Data shown start

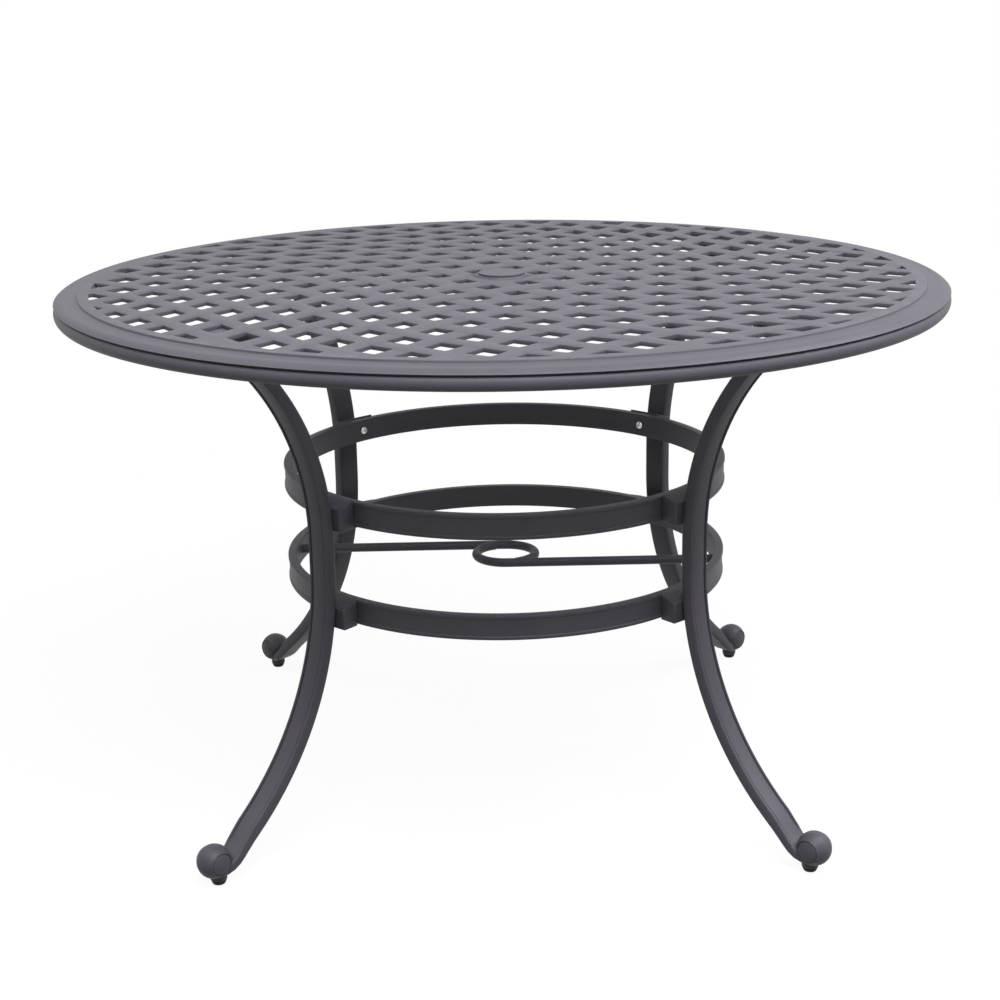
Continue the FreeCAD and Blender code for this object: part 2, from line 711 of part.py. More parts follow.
def on_foot(body, quarter):
    """Set a body on the upright axis of one glide."""
    angle = "(legTurn + %d) * 1deg" % (90 * quarter)
    bind(body, "Placement.Base.x", "%s * cos(%s)" % (GLIDE, angle))
    bind(body, "Placement.Base.y", "%s * sin(%s)" % (GLIDE, angle))


def make_glide_pad(name, quarter):
    body = new_body(name)
    socket = "(studDiameter / 2 + threadPlay)"
    profile = sketch_on(body, "pad_profile", "XZ_Plane")
    outline(profile, [
        ("0", "0"),
        ("glideSole / 2", "0"),
        ("glideDiameter / 2", "glideHeight"),
        (socket, "glideHeight"),
        (socket, STUD_BASE),
        ("0", STUD_BASE),
    ])
    spun(body, "pad_turned", profile)
    on_foot(body, quarter)
    return body


def make_glide_stud(name, quarter):
    body = new_body(name)
    base = "(%s + threadPlay)" % STUD_BASE
    place = sketch_on(body, "stud_place", "XY_Plane", base)
    disc(place, "0", "0", "studDiameter")
    pad(body, "stud", place, "studLength")
    on_foot(body, quarter)
    return body


def lying_round(name, corners, height):
    """A round piece turned about a line along the radius of the table, at one height."""
    sketch = upright_sketch(name + "_profile")
    outline(sketch, corners)
    feature = doc.addObject("Part::Revolution", name)
    feature.Source = sketch
    feature.Axis = FreeCAD.Vector(1, 0, 0)
    bind(feature, "Base.z", height)
    feature.Angle = 360
    feature.Solid = True
    return feature


def make_ring_bolts(name, base):
    axis = "(%s + ringHeight / 2)" % base
    face = "(%s - boltHeadHeight)" % HEAD_SEAT
    end = "(%s + boltLength)" % HEAD_SEAT
    shank = "(%s + boltDiameter / 2)" % axis
    bolt = lying_round(name + "_bolt", [
        (face, axis),
        (end, axis),
        (end, shank),
        (HEAD_SEAT, shank),
        (HEAD_SEAT, "%s + boltHead / 2" % axis),
        (face, "%s + boltCrown / 2" % axis),
    ], axis)
    socket = doc.addObject("Part::Prism", name + "_socket")
    socket.Polygon = 6
    bind(socket, "Circumradius", "socketWidth / sqrt(3)")
    bind(socket, "Height", "socketDepth")
    bind(socket, "Placement.Base.x", face)
    bind(socket, "Placement.Base.z", axis)
    socket.Placement.Rotation = FreeCAD.Rotation(FreeCAD.Vector(0, 1, 0), 90)
    return at_legs(name, cut(name + "_one", bolt, socket))


def make_top_bolts():
    pair = []
    for side, name in (("-", "leg_bolt_a"), ("", "leg_bolt_b")):
        back = "%stopBoltSpacing / 2" % side
        shank = post(name + "_shank", "padRadius", back, TOP_HEAD, "topBoltDiameter / 2", "topBoltLength")
        head = doc.addObject("Part::Prism", name + "_head")
        head.Polygon = 6
        bind(head, "Circumradius", "topBoltFlats / sqrt(3)")
        bind(head, "Height", "topBoltHead")
        bind(head, "Placement.Base.x", "padRadius")
        bind(head, "Placement.Base.y", back)
        bind(head, "Placement.Base.z", "%s - topBoltHead" % TOP_HEAD)
        pair.append(fuse(name, [shank, head]))
    return at_legs("leg_bolts", group("leg_bolt_pair", pair))


pieces = [make_top(), make_cover()]
for leg, quarter in LEGS:
    pieces.append(make_leg(leg + "_leg", quarter))
    pieces.append(make_glide_pad(leg + "_glide_pad", quarter))
    pieces.append(make_glide_stud(leg + "_glide_stud", quarter))
pieces.append(make_ring("upper_ring", "upperRingBase"))
pieces.append(make_ring("lower_ring", "lowerRingBase"))
pieces.append(make_rod("guide_rod_left", 0))
pieces.append(make_rod("guide_rod_right", 180))
pieces.append(make_ring_bolts("upper_ring_bolts", "upperRingBase"))
pieces.append(make_ring_bolts("lower_ring_bolts", "lowerRingBase"))
pieces.append(make_top_bolts())
doc.recompute()

for item in doc.Objects:
    if "Invalid" in item.State or "Error" in item.State:
        raise RuntimeError("%s did not build: %s" % (item.Name, item.State))
for piece in pieces:
    if piece.Shape.isNull() or not piece.Shape.isValid():
        raise RuntimeError("%s has no valid shape" % piece.Label)

os.makedirs("parts", exist_ok=True)
for piece in pieces:
    piece.Shape.exportStep("parts/%s.step" % piece.Label)
    print(piece.Label, len(piece.Shape.Solids), round(piece.Shape.Volume))
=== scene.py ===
import bmesh
import bpy
import math
from mathutils import Matrix, Vector


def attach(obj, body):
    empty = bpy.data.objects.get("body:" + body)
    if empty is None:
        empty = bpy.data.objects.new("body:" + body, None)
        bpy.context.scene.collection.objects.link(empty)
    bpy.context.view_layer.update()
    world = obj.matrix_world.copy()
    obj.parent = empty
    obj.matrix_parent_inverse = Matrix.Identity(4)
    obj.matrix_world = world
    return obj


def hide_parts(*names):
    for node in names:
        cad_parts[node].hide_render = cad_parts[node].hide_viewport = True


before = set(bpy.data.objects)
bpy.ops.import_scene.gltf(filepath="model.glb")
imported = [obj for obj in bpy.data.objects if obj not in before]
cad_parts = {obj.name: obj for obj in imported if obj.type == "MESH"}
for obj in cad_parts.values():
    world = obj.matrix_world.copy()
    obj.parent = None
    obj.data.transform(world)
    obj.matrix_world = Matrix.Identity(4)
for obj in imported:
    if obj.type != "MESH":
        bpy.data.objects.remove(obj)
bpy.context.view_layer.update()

# Round cast patio table with a woven lattice top. Metres, +X right, +Y back, +Z up.
legNames = ["rear_right", "rear_left", "front_left", "front_right"]
legTurn = 45.0
# vertices closer than the gap are one; a line starts as a dot, a tiny plane merged to one vertex
mergeGap, dot = 0.000002, 0.001
# steps round a corner, and round one that turns less than the slight turn
cornerSteps, slightSteps, slightTurn, bevelSteps = 4, 2, 0.6, 3


# Helpers


def camelName(name):
    # a node name such as upper_ring as upperRing
    first, *others = name.split("_")
    return first + "".join(word.capitalize() for word in others)


def objectMode():
    if bpy.context.object and bpy.context.object.mode != "OBJECT":
        bpy.ops.object.mode_set(mode="OBJECT")


def dropSelection():
    objectMode()
    bpy.ops.object.select_all(action="DESELECT")


def pick(piece):
    dropSelection()
    piece.select_set(True)
    bpy.context.view_layer.objects.active = piece


def editMode(piece):
    pick(piece)
    bpy.ops.object.mode_set(mode="EDIT")
    bpy.context.tool_settings.mesh_select_mode = (True, False, False)
    bpy.ops.mesh.select_all(action="DESELECT")


def selectAll():
    bpy.ops.mesh.select_all(action="SELECT")


def extrudeBy(x, y, z):
    bpy.ops.mesh.extrude_region_move(TRANSFORM_OT_translate={"value": (x, y, z)})


def selectWhere(piece, kind, test):
    # selects the faces, edges or vertices that pass the test, and nothing else
    bpy.ops.mesh.select_all(action="DESELECT")
    mesh = bmesh.from_edit_mesh(piece.data)
    bpy.context.tool_settings.mesh_select_mode = (kind == "verts", kind == "edges", kind == "faces")
    for part in getattr(mesh, kind):
        if test(part):
            part.select_set(True)
    mesh.select_flush_mode()
    bmesh.update_edit_mesh(piece.data)


def addShape(name, operator, **settings):
    # one of Blender's own shapes as a new object
    dropSelection()
    operator(**settings)
    piece = bpy.context.object
    piece.name = name
    return piece


def settle(piece):
    # the finished object sits at the origin, unturned and unscaled
    pick(piece)
    bpy.ops.object.transform_apply(location=True, rotation=True, scale=True)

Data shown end

→ **The problem**
Extract the complete data, matching each line exactly.

→ **Result of the exercise**
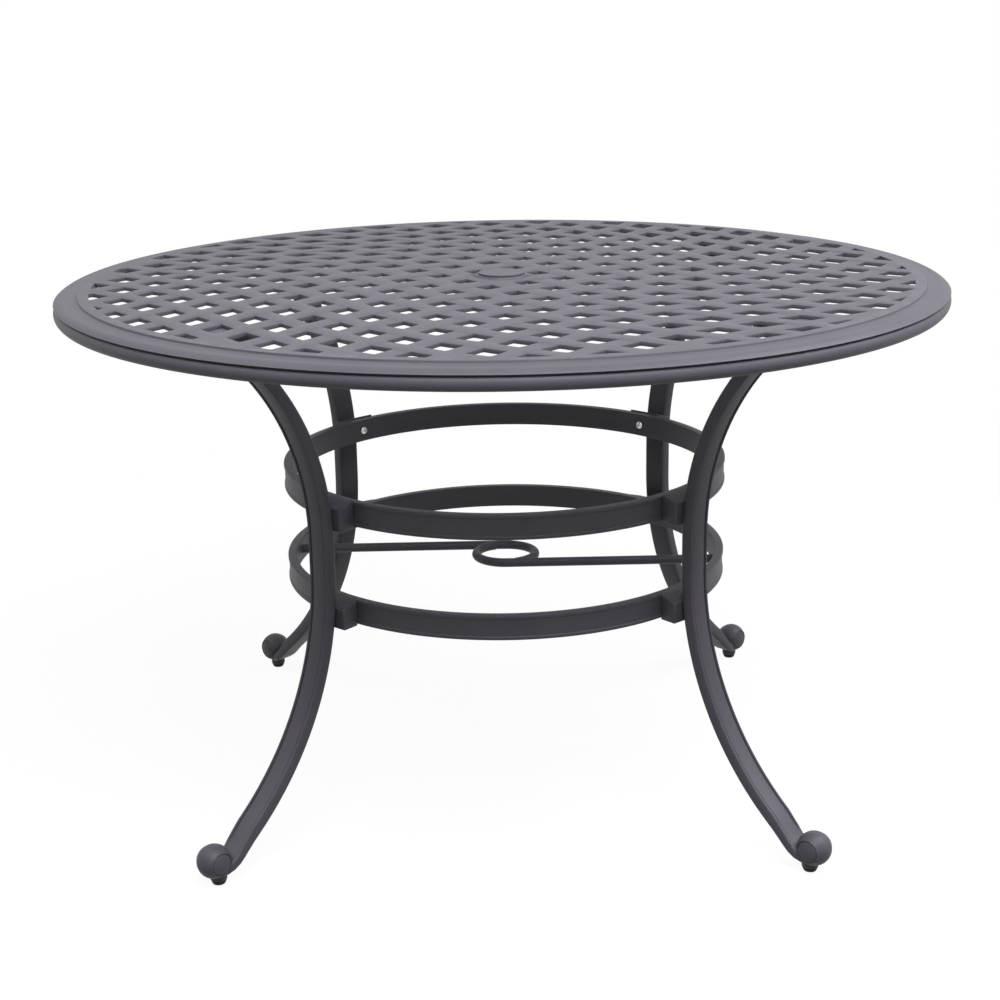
Continue the FreeCAD and Blender code for this object: part 2, from line 711 of part.py. More parts follow.
def on_foot(body, quarter):
    """Set a body on the upright axis of one glide."""
    angle = "(legTurn + %d) * 1deg" % (90 * quarter)
    bind(body, "Placement.Base.x", "%s * cos(%s)" % (GLIDE, angle))
    bind(body, "Placement.Base.y", "%s * sin(%s)" % (GLIDE, angle))


def make_glide_pad(name, quarter):
    body = new_body(name)
    socket = "(studDiameter / 2 + threadPlay)"
    profile = sketch_on(body, "pad_profile", "XZ_Plane")
    outline(profile, [
        ("0", "0"),
        ("glideSole / 2", "0"),
        ("glideDiameter / 2", "glideHeight"),
        (socket, "glideHeight"),
        (socket, STUD_BASE),
        ("0", STUD_BASE),
    ])
    spun(body, "pad_turned", profile)
    on_foot(body, quarter)
    return body


def make_glide_stud(name, quarter):
    body = new_body(name)
    base = "(%s + threadPlay)" % STUD_BASE
    place = sketch_on(body, "stud_place", "XY_Plane", base)
    disc(place, "0", "0", "studDiameter")
    pad(body, "stud", place, "studLength")
    on_foot(body, quarter)
    return body


def lying_round(name, corners, height):
    """A round piece turned about a line along the radius of the table, at one height."""
    sketch = upright_sketch(name + "_profile")
    outline(sketch, corners)
    feature = doc.addObject("Part::Revolution", name)
    feature.Source = sketch
    feature.Axis = FreeCAD.Vector(1, 0, 0)
    bind(feature, "Base.z", height)
    feature.Angle = 360
    feature.Solid = True
    return feature


def make_ring_bolts(name, base):
    axis = "(%s + ringHeight / 2)" % base
    face = "(%s - boltHeadHeight)" % HEAD_SEAT
    end = "(%s + boltLength)" % HEAD_SEAT
    shank = "(%s + boltDiameter / 2)" % axis
    bolt = lying_round(name + "_bolt", [
        (face, axis),
        (end, axis),
        (end, shank),
        (HEAD_SEAT, shank),
        (HEAD_SEAT, "%s + boltHead / 2" % axis),
        (face, "%s + boltCrown / 2" % axis),
    ], axis)
    socket = doc.addObject("Part::Prism", name + "_socket")
    socket.Polygon = 6
    bind(socket, "Circumradius", "socketWidth / sqrt(3)")
    bind(socket, "Height", "socketDepth")
    bind(socket, "Placement.Base.x", face)
    bind(socket, "Placement.Base.z", axis)
    socket.Placement.Rotation = FreeCAD.Rotation(FreeCAD.Vector(0, 1, 0), 90)
    return at_legs(name, cut(name + "_one", bolt, socket))


def make_top_bolts():
    pair = []
    for side, name in (("-", "leg_bolt_a"), ("", "leg_bolt_b")):
        back = "%stopBoltSpacing / 2" % side
        shank = post(name + "_shank", "padRadius", back, TOP_HEAD, "topBoltDiameter / 2", "topBoltLength")
        head = doc.addObject("Part::Prism", name + "_head")
        head.Polygon = 6
        bind(head, "Circumradius", "topBoltFlats / sqrt(3)")
        bind(head, "Height", "topBoltHead")
        bind(head, "Placement.Base.x", "padRadius")
        bind(head, "Placement.Base.y", back)
        bind(head, "Placement.Base.z", "%s - topBoltHead" % TOP_HEAD)
        pair.append(fuse(name, [shank, head]))
    return at_legs("leg_bolts", group("leg_bolt_pair", pair))


pieces = [make_top(), make_cover()]
for leg, quarter in LEGS:
    pieces.append(make_leg(leg + "_leg", quarter))
    pieces.append(make_glide_pad(leg + "_glide_pad", quarter))
    pieces.append(make_glide_stud(leg + "_glide_stud", quarter))
pieces.append(make_ring("upper_ring", "upperRingBase"))
pieces.append(make_ring("lower_ring", "lowerRingBase"))
pieces.append(make_rod("guide_rod_left", 0))
pieces.append(make_rod("guide_rod_right", 180))
pieces.append(make_ring_bolts("upper_ring_bolts", "upperRingBase"))
pieces.append(make_ring_bolts("lower_ring_bolts", "lowerRingBase"))
pieces.append(make_top_bolts())
doc.recompute()

for item in doc.Objects:
    if "Invalid" in item.State or "Error" in item.State:
        raise RuntimeError("%s did not build: %s" % (item.Name, item.State))
for piece in pieces:
    if piece.Shape.isNull() or not piece.Shape.isValid():
        raise RuntimeError("%s has no valid shape" % piece.Label)

os.makedirs("parts", exist_ok=True)
for piece in pieces:
    piece.Shape.exportStep("parts/%s.step" % piece.Label)
    print(piece.Label, len(piece.Shape.Solids), round(piece.Shape.Volume))
=== scene.py ===
import bmesh
import bpy
import math
from mathutils import Matrix, Vector


def attach(obj, body):
    empty = bpy.data.objects.get("body:" + body)
    if empty is None:
        empty = bpy.data.objects.new("body:" + body, None)
        bpy.context.scene.collection.objects.link(empty)
    bpy.context.view_layer.update()
    world = obj.matrix_world.copy()
    obj.parent = empty
    obj.matrix_parent_inverse = Matrix.Identity(4)
    obj.matrix_world = world
    return obj


def hide_parts(*names):
    for node in names:
        cad_parts[node].hide_render = cad_parts[node].hide_viewport = True


before = set(bpy.data.objects)
bpy.ops.import_scene.gltf(filepath="model.glb")
imported = [obj for obj in bpy.data.objects if obj not in before]
cad_parts = {obj.name: obj for obj in imported if obj.type == "MESH"}
for obj in cad_parts.values():
    world = obj.matrix_world.copy()
    obj.parent = None
    obj.data.transform(world)
    obj.matrix_world = Matrix.Identity(4)
for obj in imported:
    if obj.type != "MESH":
        bpy.data.objects.remove(obj)
bpy.context.view_layer.update()

# Round cast patio table with a woven lattice top. Metres, +X right, +Y back, +Z up.
legNames = ["rear_right", "rear_left", "front_left", "front_right"]
legTurn = 45.0
# vertices closer than the gap are one; a line starts as a dot, a tiny plane merged to one vertex
mergeGap, dot = 0.000002, 0.001
# steps round a corner, and round one that turns less than the slight turn
cornerSteps, slightSteps, slightTurn, bevelSteps = 4, 2, 0.6, 3


# Helpers


def camelName(name):
    # a node name such as upper_ring as upperRing
    first, *others = name.split("_")
    return first + "".join(word.capitalize() for word in others)


def objectMode():
    if bpy.context.object and bpy.context.object.mode != "OBJECT":
        bpy.ops.object.mode_set(mode="OBJECT")


def dropSelection():
    objectMode()
    bpy.ops.object.select_all(action="DESELECT")


def pick(piece):
    dropSelection()
    piece.select_set(True)
    bpy.context.view_layer.objects.active = piece


def editMode(piece):
    pick(piece)
    bpy.ops.object.mode_set(mode="EDIT")
    bpy.context.tool_settings.mesh_select_mode = (True, False, False)
    bpy.ops.mesh.select_all(action="DESELECT")


def selectAll():
    bpy.ops.mesh.select_all(action="SELECT")


def extrudeBy(x, y, z):
    bpy.ops.mesh.extrude_region_move(TRANSFORM_OT_translate={"value": (x, y, z)})


def selectWhere(piece, kind, test):
    # selects the faces, edges or vertices that pass the test, and nothing else
    bpy.ops.mesh.select_all(action="DESELECT")
    mesh = bmesh.from_edit_mesh(piece.data)
    bpy.context.tool_settings.mesh_select_mode = (kind == "verts", kind == "edges", kind == "faces")
    for part in getattr(mesh, kind):
        if test(part):
            part.select_set(True)
    mesh.select_flush_mode()
    bmesh.update_edit_mesh(piece.data)


def addShape(name, operator, **settings):
    # one of Blender's own shapes as a new object
    dropSelection()
    operator(**settings)
    piece = bpy.context.object
    piece.name = name
    return piece


def settle(piece):
    # the finished object sits at the origin, unturned and unscaled
    pick(piece)
    bpy.ops.object.transform_apply(location=True, rotation=True, scale=True)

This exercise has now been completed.